Let’s set x equal to the number of dimes in the change machine. So if we know that there are 5 times as many nickels as dimes, we can say that the number of nickels is equal to 5 * x, or 5x. With this established, we can determine the total number of nickels and dimes as: dimes + nickels, or 5x + x, which is 6x. The remaining coins must be quarters, so the total number of coins minus the number of nickels and dimes must be equal to the number of quarters, which we know is: 75 - 6x = number of quarters.

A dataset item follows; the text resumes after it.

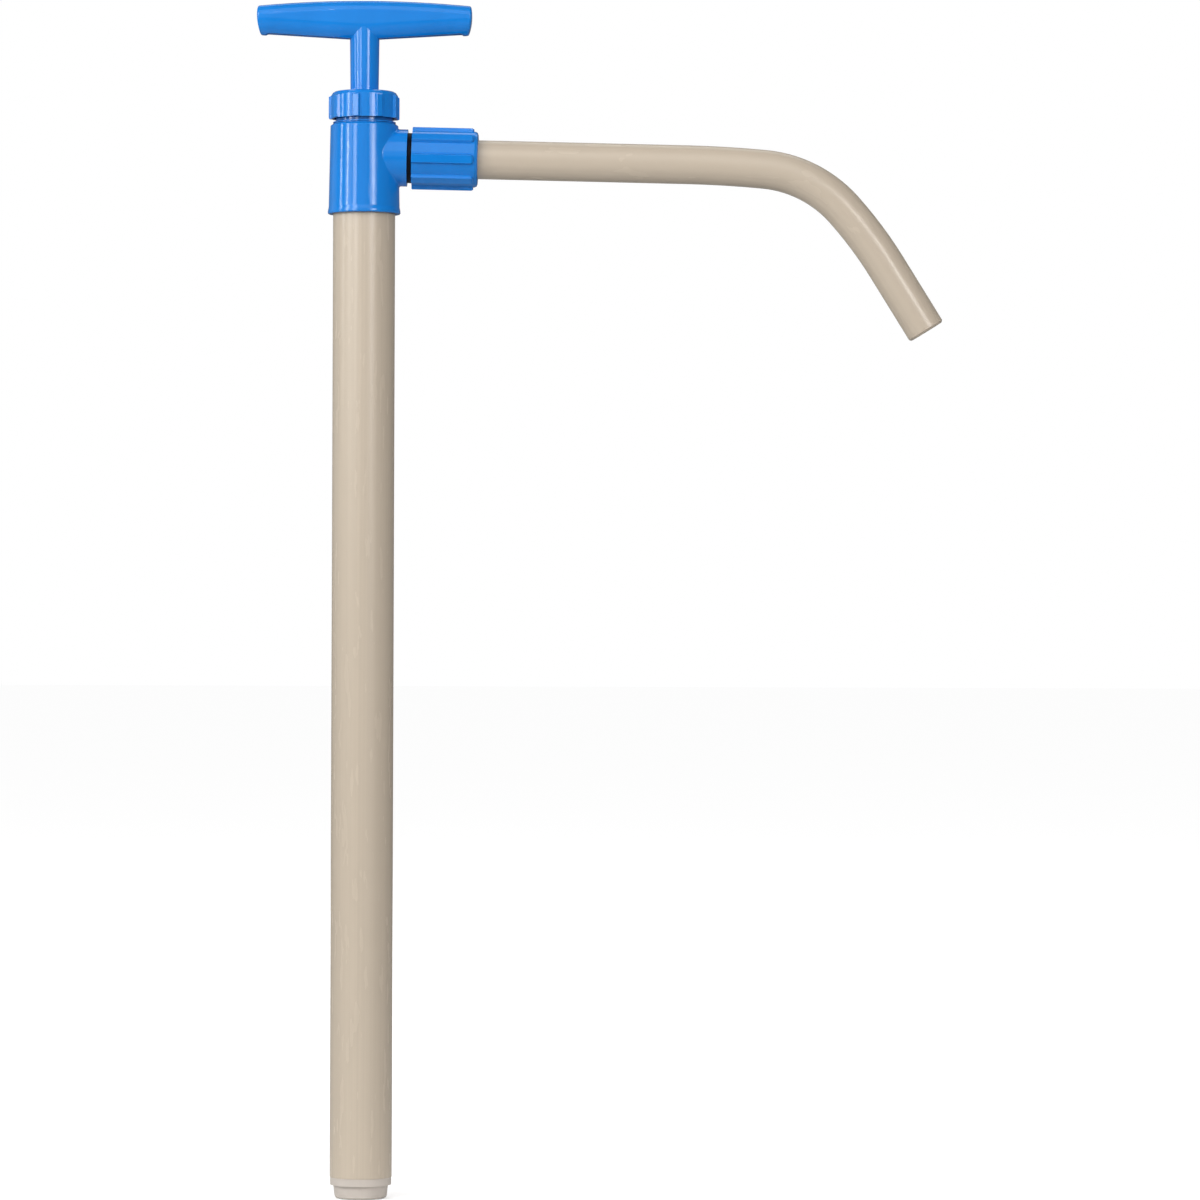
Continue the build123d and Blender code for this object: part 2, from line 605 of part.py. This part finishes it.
def grip_section():
    """The grip cut across its middle: upright flanks that round inwards below, open-topped here."""
    flank, narrow = GRIP_DEPTH / 2, GRIP_UNDER_WIDTH / 2
    sides = Polyline((-flank, GRIP_FLANK_Z), (-flank, 630), (flank, 630), (flank, GRIP_FLANK_Z))
    front = TangentArc((flank, GRIP_FLANK_Z), (narrow, GRIP_UNDER_Z), tangent=(0, -1))
    back = TangentArc((-flank, GRIP_FLANK_Z), (-narrow, GRIP_UNDER_Z), tangent=(0, -1))
    under = Line((narrow, GRIP_UNDER_Z), (-narrow, GRIP_UNDER_Z))
    return Plane.YZ * make_face(sides + front + under + back)


def grip_channels():
    """The two hollows cored into the grip from below, each crossed by a thin web."""
    inner_x, outer_x = STEM_TOP_R + 0.9, GRIP_LENGTH / 2 - GRIP_WALL
    channels = []
    for side in (1, -1):
        for low_x, high_x in ((inner_x, WEB_X - WEB / 2), (WEB_X + WEB / 2, outer_x)):
            outline = Polyline(
                (side * low_x, 590),
                (side * high_x, 590),
                (side * high_x, crown_z(high_x) - GRIP_WALL),
                (side * low_x, crown_z(low_x) - GRIP_WALL),
                close=True,
            )
            channel = extrude(Plane.XZ * make_face(outline), GRIP_CORE_WIDTH / 2, both=True)
            channels.append(fillet(channel.edges().filter_by(Axis.Z), 0.4 * GRIP_CORE_WIDTH))
        gap = Pos(side * WEB_X, 0, 0) * block(3 * WEB, GRIP_CORE_WIDTH, 590, under_z(WEB_X) + 3.0)
        channels.append(gap)
    return channels


def lip_relief(side):
    """What is cut from the grip's underside on one side, up to a round corner at the end wall."""
    outer_x = GRIP_LENGTH / 2 - LIP_WALL
    outline = Polyline(
        (0, 590),
        (side * outer_x, 590),
        (side * outer_x, under_z(outer_x) + GRIP_LIP),
        (0, under_z(0) + GRIP_LIP),
        close=True,
    )
    relief = extrude(Plane.XZ * make_face(outline), GRIP_DEPTH, both=True)
    top_corner = [e for e in relief.edges() if e.length > 2 * GRIP_DEPTH - 0.1 and e.center().Z > 595]
    end_corner = sorted(top_corner, key=lambda e: side * e.center().X)[-1]
    return fillet(end_corner, LIP_CORNER)


def handle():
    """The T-handle: an arched grip cored from below, on a slightly tapered stem."""
    bar = extrude(Plane.XZ * grip_outline(), GRIP_DEPTH / 2, both=True)
    crown = [e for e in bar.edges() if abs(abs(e.center().Y) - GRIP_DEPTH / 2) < 0.1 and e.center().Z > 612]
    bar = fillet(crown, CROWN_ROUND)
    rise = radians(GRIP_TAPER)
    halves = [bar & extrude(grip_section(), 60, dir=(side * cos(rise), 0, sin(rise))) for side in (1, -1)]
    grip = halves[0] + halves[1] - lip_relief(1) - lip_relief(-1)
    ends = grip.faces().sort_by(Axis.X)
    grip = fillet(ends[0].edges() + ends[-1].edges(), GRIP_END_ROUND)
    stem_low_z = ROD_TOP_Z + FACE_GAP
    stem = turned(
        (0, stem_low_z),
        (STEM_LOW_R - STEM_MOUTH, stem_low_z),
        (STEM_LOW_R, stem_low_z + STEM_MOUTH),
        (STEM_TOP_R, under_z(0) + GRIP_LIP),
        (STEM_TOP_R, under_z(0) + 10),
        (0, under_z(0) + 10),
    )
    return grip + stem - grip_channels() - upper_stud(STUD_PLAY)


PARTS = [
    outer_tube,
    pump_head,
    guide_bush,
    bush_oring,
    rod_seal,
    gland_washer,
    branch_ring,
    top_union_nut,
    top_slip_ring,
    side_union_nut,
    side_slip_ring,
    spout,
    spout_seal,
    foot_valve_body,
    foot_valve_oring,
    foot_valve_ball,
    foot_ball_cage,
    piston_body,
    piston_valve_seat,
    piston_ball,
    piston_ring,
    piston_rod,
    handle,
]

os.makedirs("parts", exist_ok=True)
for make in PARTS:
    part = make()
    print(f"{make.__name__:20s} {len(part.solids())} solid, {part.volume:9.1f} mm3, valid {part.is_valid}")
    export_step(part, f"parts/{make.__name__}.step")
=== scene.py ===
from math import cos, radians, sin

import bpy
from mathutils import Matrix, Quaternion, Vector


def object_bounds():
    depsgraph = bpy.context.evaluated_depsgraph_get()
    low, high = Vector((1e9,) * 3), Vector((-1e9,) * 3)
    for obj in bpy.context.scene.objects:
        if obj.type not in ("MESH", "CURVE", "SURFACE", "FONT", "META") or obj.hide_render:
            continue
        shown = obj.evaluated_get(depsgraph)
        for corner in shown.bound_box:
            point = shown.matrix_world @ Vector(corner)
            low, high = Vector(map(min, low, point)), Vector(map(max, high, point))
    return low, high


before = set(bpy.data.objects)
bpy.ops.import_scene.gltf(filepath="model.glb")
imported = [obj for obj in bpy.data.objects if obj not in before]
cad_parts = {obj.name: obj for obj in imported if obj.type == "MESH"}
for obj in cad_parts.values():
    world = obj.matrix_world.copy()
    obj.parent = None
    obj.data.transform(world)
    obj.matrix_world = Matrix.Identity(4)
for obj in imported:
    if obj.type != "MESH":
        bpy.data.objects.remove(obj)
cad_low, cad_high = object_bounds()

# ---- driving values, in metres; the frame gives where things are ---------------------------------
centre_x = (cad_low.x + cad_high.x) / 2
height = cad_high.z - cad_low.z

LENS, SENSOR = 155, 36  # in millimetres: a long lens
EYE = Vector((centre_x + 0.0008, -4.320 * height, 0.4652 * height))
LOOK_AT = Vector((centre_x + 0.0008, 0, 0.4997 * height))
LEAN = radians(0.187)  # how far the pump leans clockwise in the picture

LAMPS_AIM = Vector((centre_x * 0.3, 0, height * 0.73))  # towards the head, a little down the tube
SKY_LEFT, SKY_RIGHT = 0.22, 0.16  # how bright the surroundings are as a light, on either side
FLOOR_HALF = 30  # half the floor's width, far past all that the camera sees
FLOOR_GAP = 0.0002  # the foot stands this far above the floor, so that the two faces don't fight

WHITE = (1, 1, 1)
WARM = (1, 0.97, 0.96)
BLUE_DEEP, BLUE_BRIGHT = (0.004, 0.214, 0.70), (0.007, 0.253, 0.80)
# the worn blue lightens scuffed edges; the deep blue beside it is painted shade for tight creases
BLUE_WORN, BLUE_PAINTED_SHADE = (0.10, 0.36, 0.84), (0.002, 0.05, 0.22)
BEIGE_PALE, BEIGE_DARK = (0.63, 0.543, 0.432), (0.60, 0.513, 0.408)
FOOT_GREY = (0.66, 0.60, 0.54)
NATURAL, ROD_TAN, BALL_WHITE = (0.80, 0.79, 0.75), (0.68, 0.63, 0.54), (0.85, 0.85, 0.83)
RUBBER_DARK, RUBBER_BLOOM = (0.001, 0.002, 0.008), (0.004, 0.006, 0.014)
UPRIGHT, ARM = (1, 1, 0.004), (0.004, 1, 0.004)  # scales that draw a grain out along each pipe
MICRON = 0.000001  # a bump's depth is given in these


# ---- camera ----------------------------------------------------------------------------------------
def make_camera():
    """A long lens, level with the middle of the tube, that frames the whole pump."""
    data = bpy.data.cameras.new("camera")
    data.lens = LENS
    data.sensor_width = SENSOR
    camera = bpy.data.objects.new("camera", data)
    camera.location = EYE
    camera.rotation_mode = "QUATERNION"
    facing = (LOOK_AT - EYE).to_track_quat("-Z", "Y")
    camera.rotation_quaternion = facing @ Quaternion((0, 0, 1), LEAN)
    bpy.context.scene.collection.objects.link(camera)
    bpy.context.scene.camera = camera


# ---- node kit --------------------------------------------------------------------------------------
def map_range(nodes, links, value, low, high, to_low, to_high):
    """value mapped from low..high to to_low..to_high, held at the ends."""
    node = nodes.new("ShaderNodeMapRange")
    links.new(value, node.inputs["Value"])
    ends = {"From Min": low, "From Max": high, "To Min": to_low, "To Max": to_high}
    for name, number in ends.items():
        node.inputs[name].default_value = number
    return node.outputs["Result"]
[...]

Now, we know that the total value of all the coins is equal to 7.25, so the sum of the quantity of coin * value of coin for each denomination will be equal to 7.25. Here’s what the equation looks like:

nickels*.05 + dimes*.1 + quarters*.25 = 7.25

…when we substitute the values:

5x*.05 + x*.1 + (75 - 6x)*.25 = 7.25

Now you just have to solve for x. Remember, x we said was equal to the number of dimes in the coin machine. Once we find x, we can plug it into the expressions we came up with before to find the quantity of each coin.

If we solve for x, we find that x = 10. Let’s plug that back into those expressions:

Nickels = 5x = 5(10) = 50 nickels
Dimes = x = 10 = 10 dimes
Quarters = 75-6x = 75-6(10) = 75-60 = 15 quarters

There must be 50 nickels, 10 dimes, and 15 quarters in the coin machine.